Há um grande panorama de possibilidades de cooperação entre o Brasil e o Egito no setor agrícola, afirmou Patriota. “Foi assinado esse ano um acordo entre a Embrapa e a agência de pesquisa egípcia em agricultura. O Egito é grande importador de alimentos e está entre os países mais afetados pela guerra na Ucrânia, por ser grande comprador de trigo”, disse o embaixador.
Brasil na COP27
Patriota afirmou que o Brasil esteve bem representado com uma das maiores delegações, governamentais e não governamentais, na COP27. Para ele, os pavilhões do governo, da sociedade civil e do Consórcio Amazônia Legal mostraram “as diferentes dimensões do que o Brasil representa, da sua interface com o tema que se transformou em prioridade para a comunidade internacional e onde há uma demanda muito grande pela voz do Brasil, e essa voz se fez ouvir”, disse.
“Não posso deixar de mencionar a presença do presidente eleito, que teve muito impacto com um discurso que fala do compromisso do Brasil com uma agenda que nos afeta, mas que também somos exemplo de uma matriz energética que está entre as mais limpas e avança em direção à sustentabilidade a passos largos”, disse o embaixador, que falou também sobre o desafio em relação à floresta amazônica e sobre o anúncio de o Brasil ser sede da COP30, em 2025. “A decisão ainda aguarda uma formalização, mas me informam que no momento não há concorrência, então estamos muito bem posicionados para atrairmos os olhos do mundo para tudo aquilo que representamos de positivo”, disse.
Patriota falou sobre a aliança das florestas tropicais envolvendo Brasil, Indonésia e Congo, e do desejo de estreitar a coordenação com os países vizinhos amazônicos. “No âmbito da Organização do Tratado de Cooperação Amazônico (OTCA), eles se reúnem, se coordenam mas nunca assumiram assim um papel de maior liderança, com envolvimento em uma cúpula com todos os presidentes, isso está em pauta também, é um prenúncio de uma nova consciência subregional, regional daquilo que precisa ser feito para garantir a sustentabilidade, o progresso social dentro de uma nova consciência daquilo que temos a oferecer, também, que não é pouca coisa”, declarou o embaixador.
Negociações
Patriota esteve nesta sexta-feira (18) com o embaixador Paulino Franco de Carvalho Neto, secretário de Assuntos Multilaterais Políticos do Itamaraty e encarregado das negociações. “Ele acha que avança lentamente.
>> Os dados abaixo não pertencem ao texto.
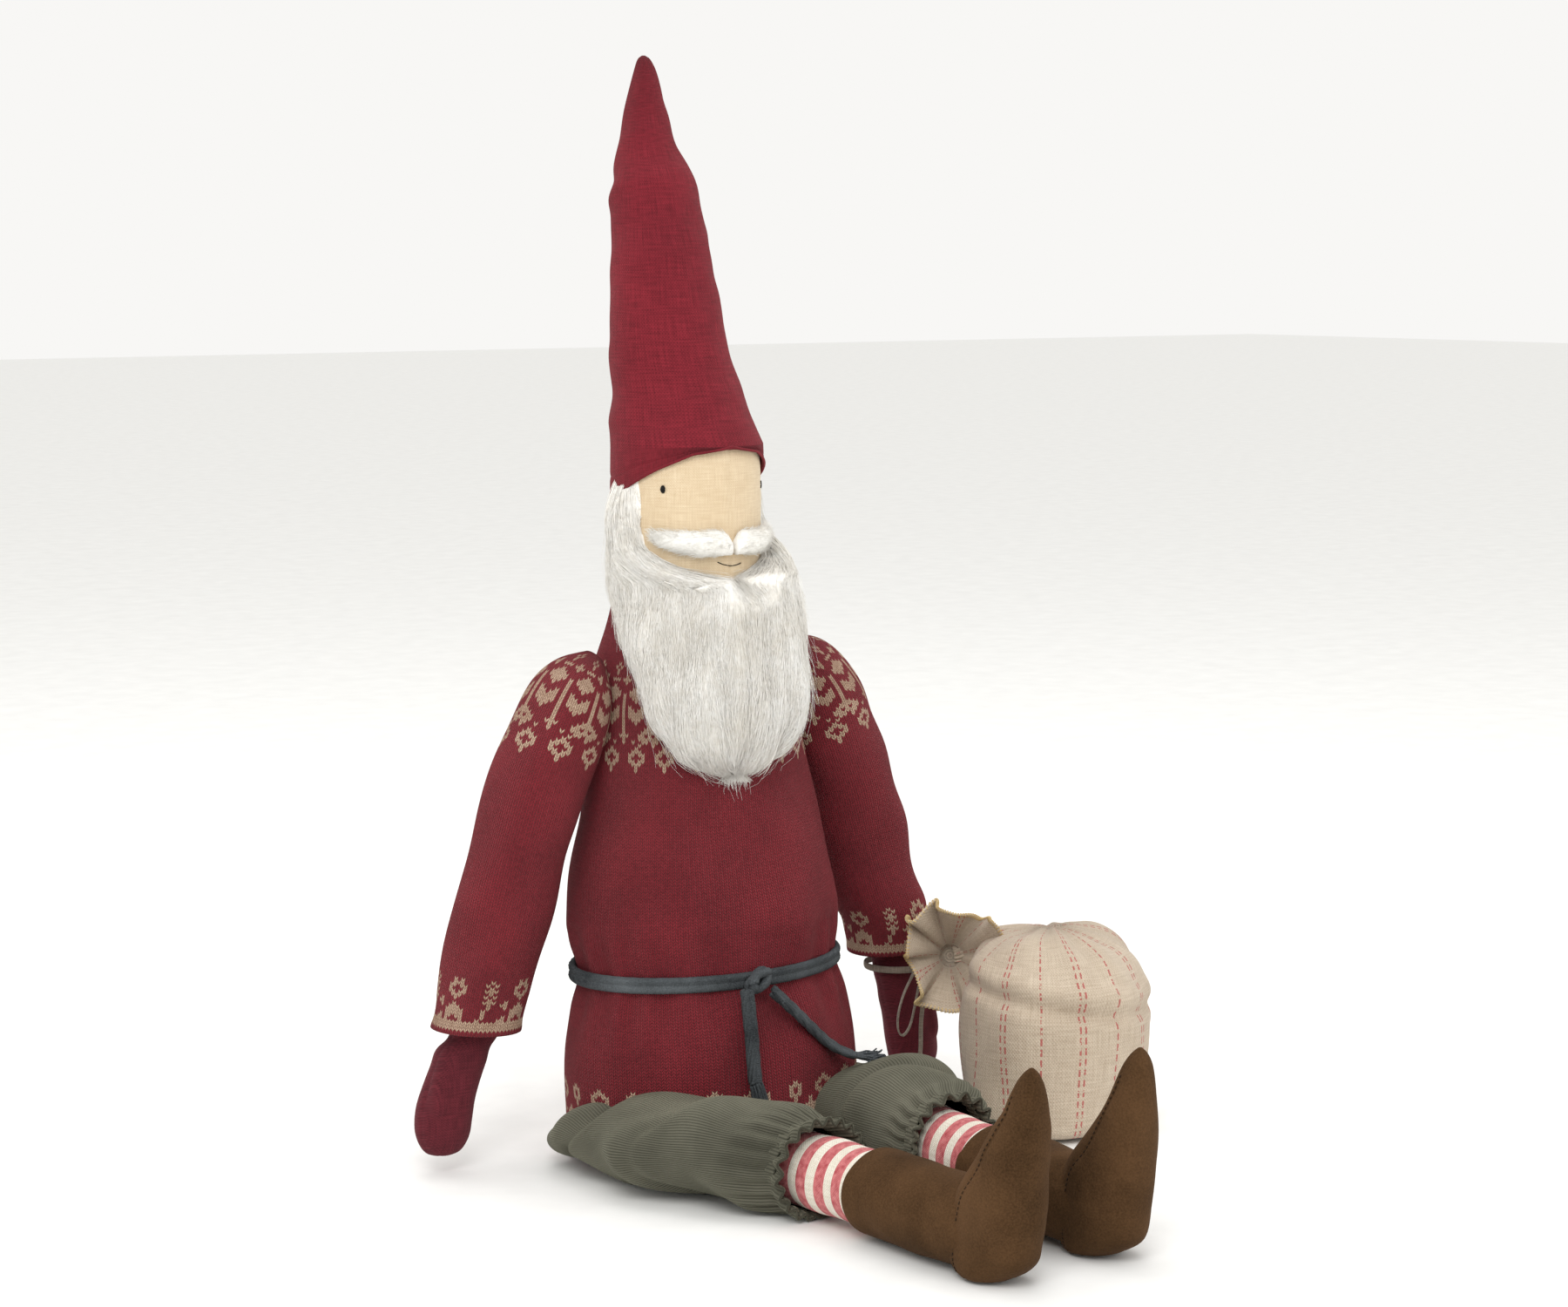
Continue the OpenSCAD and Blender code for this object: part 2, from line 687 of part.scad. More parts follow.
module leg_cloth_left() {
    on_left() leg_cloth();
}

module leg_stuffing_left() {
    on_left() leg_stuffing();
}

module trouser_leg_left() {
    on_left() trouser_leg();
}

module knee_elastic_left() {
    on_left() knee_elastic();
}

module boot_shaft_left() {
    on_left() boot_shaft();
}

module boot_foot_left() {
    on_left() boot_foot();
}

// ---- sack, tied by its neck to the left wrist ----
sack_x = 192;
sack_y = -105;
sack_rings = [
    [0, sack_x - 2, sack_y, sack_w / 2 - 22, sack_w / 2 - 24],
    [8, sack_x - 2, sack_y, sack_w / 2 - 7, sack_w / 2 - 11],
    [sack_h * 0.33, sack_x, sack_y, sack_w / 2 - 1, sack_w / 2 - 7],
    [sack_h * 0.62, sack_x + 3, sack_y + 3, sack_w / 2, sack_w / 2 - 6],
    [sack_h * 0.83, sack_x + 6, sack_y + 7, sack_w / 2 - 4, sack_w / 2 - 12],
    [sack_h * 0.96, sack_x + 8, sack_y + 12, sack_w / 2 - 20, sack_w / 2 - 28],
    [sack_h, sack_x + 8, sack_y + 14, sack_w / 2 - 46, sack_w / 2 - 50]
];
tie = [170, -28, 96];

module sack_cloth() {
    color(linen) difference() {
        loft(sack_rings);
        loft(concat([[1, sack_x - 2, sack_y, sack_w / 2 - 23, sack_w / 2 - 25]],
            inset([for (i = [1:5]) sack_rings[i]], 1)));
    }
}

module sack_filling() {
    color(fibre) loft(concat([[1.3, sack_x - 2, sack_y, sack_w / 2 - 24, sack_w / 2 - 26]],
        inset([for (i = [1:4]) sack_rings[i]], 1.4)));
}

// Folded top of the sack, drawn in to the tie
sack_neck_route = [[206, -82, 92, 10, 58, 40], [204, -64, 99, 20, 50, 36], [196, -48, 102, 35, 34, 26],
    [184, -36, 100, 45, 20, 18], [tie[0] + 5, tie[1] - 3, tie[2] + 0.5, 45, 14, 14],
    [tie[0] + 1, tie[1] - 1, tie[2], 45, 13, 13]];
module sack_neck() {
    color(linen) difference() {
        strap(sack_neck_route, 12);
        loft(inset(sack_rings, -gap / 2));
        ruffle_cone(1);
        tie_band(0.5);
    }
}

toward_mouth = unit([-0.58, -0.8, 0.2]);
function mouth_at(d, w, t) = [tie[0] + toward_mouth[0] * d, tie[1] + toward_mouth[1] * d,
    tie[2] + toward_mouth[2] * d, -36, w, t];
module ruffle_cone(more) {
    strap([mouth_at(5 - more / 2, 12 + more, 12 + more), mouth_at(12, 26 + more, 28 + more),
        mouth_at(24, ruffle_r * 1.6 + more, ruffle_r * 1.7 + more),
        mouth_at(34 + more / 2, ruffle_r * 2 + more, ruffle_r * 2.1 + more)], few);
}

module sack_ruffle() {
    color(linen) difference() {
        ruffle_cone(0);
        loft(inset(sack_rings, -gap));
    }
}

module tie_band(more) {
    strap([mouth_at(0.5 - more / 2, 15 + more, 15 + more), mouth_at(4.5, 15 + more, 15 + more)], 12);
}

module ribbon_tie() {
    color(taupe) tie_band(0);
}

wrist = [156, 14 + back_left, 86];
loop_r = mitten_r + 2.5;
module ribbon_wrist_loop() {
    color(taupe) translate([wrist[0], wrist[1], wrist[2] - ribbon_w / 2]) difference() {
        cylinder(r = loop_r + 1, h = ribbon_w);
        translate([0, 0, -1]) cylinder(r = loop_r, h = ribbon_w + 2);
    }
}

module ribbon_link() {
    color(taupe) strap([[157.5, wrist[1] - loop_r - 2.2, 86, 0, 4, 2], [160, -14, 87.5, 0, 4, 2],
        [163, -18.5, 91, 0, 4, 2]]);
}

// Bow loop and free end of the ribbon, hanging in front of the mitten
bow_route = [[154, -13, 86, 0, 4.5, 1.2], [148, -16, 82, 0, 4.5, 1.2], [141, -17, 72, 0, 4.5, 1.2],
    [137, -17, 60, 0, 4.5, 1.2], [137, -17, 50, 0, 4.5, 1.2], [140, -18, 46, 0, 4.5, 1.2],
    [144, -20, 52, 0, 4.5, 1.2], [147, -21, 64, 0, 4.5, 1.2], [151, -20, 77, 0, 4.5, 1.2]];
ribbon_tail_route = [[156, -18, 80, 0, 4.5, 1.2], [153, -22, 68, 0, 4.5, 1.2], [150, -24, 54, 0, 4.5, 1.2],
    [149, -25, 40, 0, 4.5, 1.2], [148, -25, 28, 0, 4.5, 1.2]];

module ribbon_bow_loop() {
    color(taupe) strap(bow_route);
}

module ribbon_tail() {
    color(taupe) strap(ribbon_tail_route);
}

torso_cloth();
torso_stuffing();
sweater_body();
belt_band();
belt_knot();
belt_tail_front();
belt_tassel_front();
belt_tail_side();
belt_fringe_side();
trouser_seat();
head_cloth();
head_stuffing();
eyes();
mouth_stitch();
moustache_right();
moustache_left();
beard();
hat_cloth();
hat_stuffing();
arm_cloth_right();
arm_stuffing_right();
sleeve_right();
mitten_right();
arm_cloth_left();
arm_stuffing_left();
sleeve_left();
mitten_left();
leg_cloth_right();
leg_stuffing_right();
trouser_leg_right();
knee_elastic_right();
boot_shaft_right();
boot_foot_right();
leg_cloth_left();
leg_stuffing_left();
trouser_leg_left();
knee_elastic_left();
boot_shaft_left();
boot_foot_left();
sack_cloth();
sack_filling();
sack_neck();
sack_ruffle();
ribbon_tie();
ribbon_wrist_loop();
ribbon_link();
ribbon_bow_loop();
ribbon_tail();
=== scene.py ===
# %% [markdown]
# # A seated tomte, a stuffed and knitted folk figure
# The doll is made of cloth shells, knitting, felted wool, plaited cord and suede.
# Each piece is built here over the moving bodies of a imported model, in metres, in the same frame.

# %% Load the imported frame
import bpy
import math
import numpy as np
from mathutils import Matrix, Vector


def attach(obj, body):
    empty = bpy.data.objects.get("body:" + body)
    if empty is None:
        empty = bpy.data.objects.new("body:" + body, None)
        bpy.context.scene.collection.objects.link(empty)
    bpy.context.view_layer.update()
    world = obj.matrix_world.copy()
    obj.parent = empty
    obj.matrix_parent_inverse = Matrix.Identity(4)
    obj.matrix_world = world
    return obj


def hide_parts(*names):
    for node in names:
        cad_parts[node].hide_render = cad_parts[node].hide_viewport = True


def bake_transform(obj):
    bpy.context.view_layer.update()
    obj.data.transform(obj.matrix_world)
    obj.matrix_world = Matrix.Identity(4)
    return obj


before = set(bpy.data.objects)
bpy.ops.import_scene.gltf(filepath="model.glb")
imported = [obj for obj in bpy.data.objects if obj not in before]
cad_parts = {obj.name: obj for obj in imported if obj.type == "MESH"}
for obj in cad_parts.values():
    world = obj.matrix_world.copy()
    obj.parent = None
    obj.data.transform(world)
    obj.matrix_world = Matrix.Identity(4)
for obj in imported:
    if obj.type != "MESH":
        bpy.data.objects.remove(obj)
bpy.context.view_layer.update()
MM = 0.001


# %% [markdown]
# ## Camera, light and floor
# The camera stands at the doll's front right, a little above the lap, two metres away.
# A long lens keeps the boots from growing. Wide soft lights leave only pale shadows, as in a studio.

# %% Camera
def look_from(azimuth, elevation, distance, target, lens):
    a, e = math.radians(azimuth), math.radians(elevation)
    back = Vector((math.sin(a) * math.cos(e), -math.cos(a) * math.cos(e), math.sin(e)))
    data = bpy.data.cameras.new("camera")
    data.lens = lens
    data.sensor_width = 36
    camera = bpy.data.objects.new("camera", data)
    camera.location = Vector(target) + back * distance
    camera.rotation_euler = back.to_track_quat("Z", "Y").to_euler()
    bpy.context.collection.objects.link(camera)
    bpy.context.scene.camera = camera
    return camera


camera = look_from(-36, 7, 2.0, (0.0388, -0.0282, 0.300), 75.47)


# %% Lights and floor
def srgb(code):
    parts = [int(code[i:i + 2], 16) / 255 for i in (1, 3, 5)]
    return [p / 12.92 if p <= 0.04045 else ((p + 0.055) / 1.055) ** 2.4 for p in parts] + [1]


def soft_light(name, place, size, power):
    data = bpy.data.lights.new(name, "AREA")
    data.size = size
    data.energy = power
    light = bpy.data.objects.new(name, data)
    light.location = place
    aim = Vector((0.03, -0.06, 0.28)) - Vector(place)
    light.rotation_euler = aim.to_track_quat("-Z", "Y").to_euler()
    bpy.context.collection.objects.link(light)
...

É um ganho o tema de perdas e danos estar na agenda e haver uma consciência maior do mundo desenvolvido de que terão que contribuir para aliviar o grande sofrimento que a mudança climática está ocasionando em países que contribuem pouquíssimo para o aquecimento global, essa que é a injustiça. E o Egito, como país anfitrião, colocou no centro do debate a questão da justiça climática, que merece ser acompanhada com muita atenção pelo Brasil, inclusive com olhar generoso em direção à África, às pequenas ilhas, e os desafios que eles enfrentam”, disse o diplomata.
Segundo ele, a questão do financiamento de perdas e danos está dificultando as negociações. “Há uma incongruência, porque embora os acordos internacionais reconheçam responsabilidades comuns, porém diferenciadas e maiores de quem poluiu mais historicamente, e existam compromissos de desembolsar cifras em recursos que assistam os menos desenvolvidos, há uma resistência tremenda em traduzir isso em prática, e acho que todo mundo – setor privado, acadêmico, sociedade civil, inclusive do mundo desenvolvido – tem obrigação de pressionar para que essa resistência seja superada, porque não é favor, é cumprimento de obrigação e de compromisso, então exigir que se cumpra o prometido é o mínimo. Daqui para a frente não dá para ficarmos na defensiva nesse tipo de debate”, disse.
Antonio Patriota está em seu terceiro ano à frente da Embaixada do Brasil no Cairo. Ele disse que geralmente esse é o tempo que ele fica em cada posto.